Communication-Efficient Federated Learning via Quantized Compressed Sensing

Abstract

Federated learning (FL) is a distributed machine learning (ML) technique for training a global model on a parameter server (PS) through collaboration with wireless devices, each with its own local training dataset. FL allows the PS to train the global model without direct access to the devices’ data and therefore can help preserve the privacy of the data generated at the devices. Thanks to this advantage, FL has received a great deal of attention as a means of enabling privacy-sensitive ML applications: however, bringing this technique into real-world AI applications also faces several challenges. A major challenge in FL is significant communication overhead required when transmitting the local model updates from the wireless devices to the PS. This problem becomes more severe as the global model on the PS becomes more sophisticated, because the amount of the communication overhead increases with the number of global model parameters.

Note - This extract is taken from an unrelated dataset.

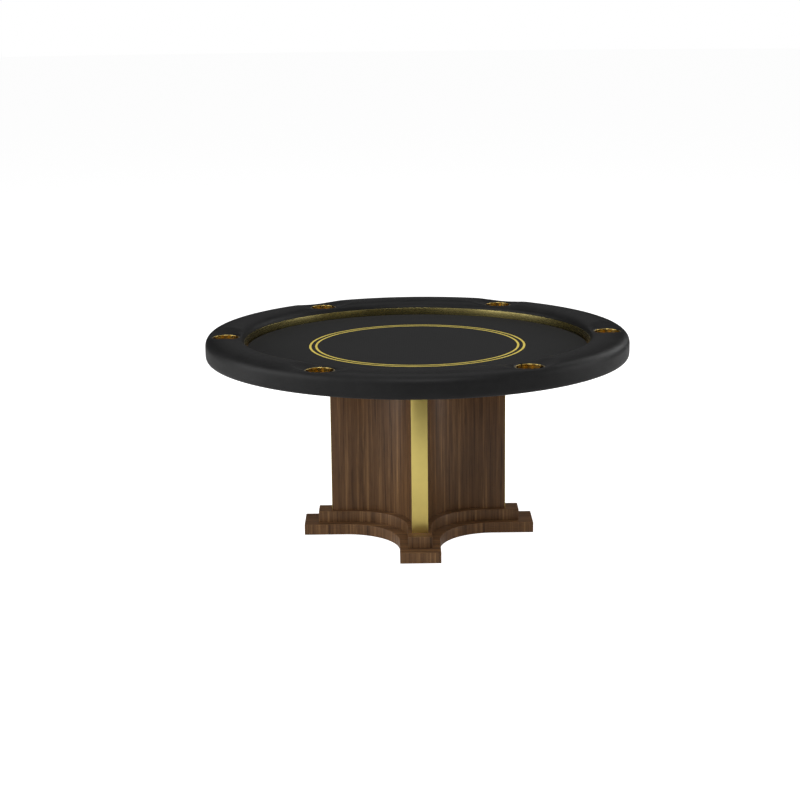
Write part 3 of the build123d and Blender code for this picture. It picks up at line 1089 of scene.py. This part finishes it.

In this thesis, I propose two communication-efficient FL frameworks inspired by quantized compressed sensing (QCS): (i) a communication-efficient FL framework via scalar QCS and (ii) a communication-efficient FL framework via vector QCS. The common strategy of the proposed frameworks is to compress the local model update at each device by applying dimensionality reduction followed by scalar or vector quantization. By harnessing the benefits of both dimensionality reduction and quantization, the proposed frameworks effectively reduce the communication overhead of local model update transmissions. For accurate aggregation of local model updates from the compressed signals at the PS, I put forth an approximate minimum mean square error (MMSE) approach for global model update reconstruction using the expectation-maximization generalized-approximate-message-passing (EMGAMP) algorithm. Assuming a Bernoulli Gaussian-mixture prior, this algorithm iteratively updates the posterior mean and variance of local model updates from the compressed signals. I also present a low-complexity approach for the model update reconstruction. In this approach, I use the Bussgang theorem to aggregate local model updates from the compressed signals, then compute an approximate MMSE estimate of the aggregated model update using the EM-GAMP algorithm. Furthermore, to minimize the reconstruction error of the global model update under the constraint of link capacity, I optimize both the design of the quantizer and the key parameters for the compression. Considering the reconstruction error, I analyze the convergence rates of the proposed frameworks for a non-convex loss function. From these comprehensive studies, I demonstrate that the proposed frameworks have a great potential for enabling FL in real-world wireless networks with limited capacities.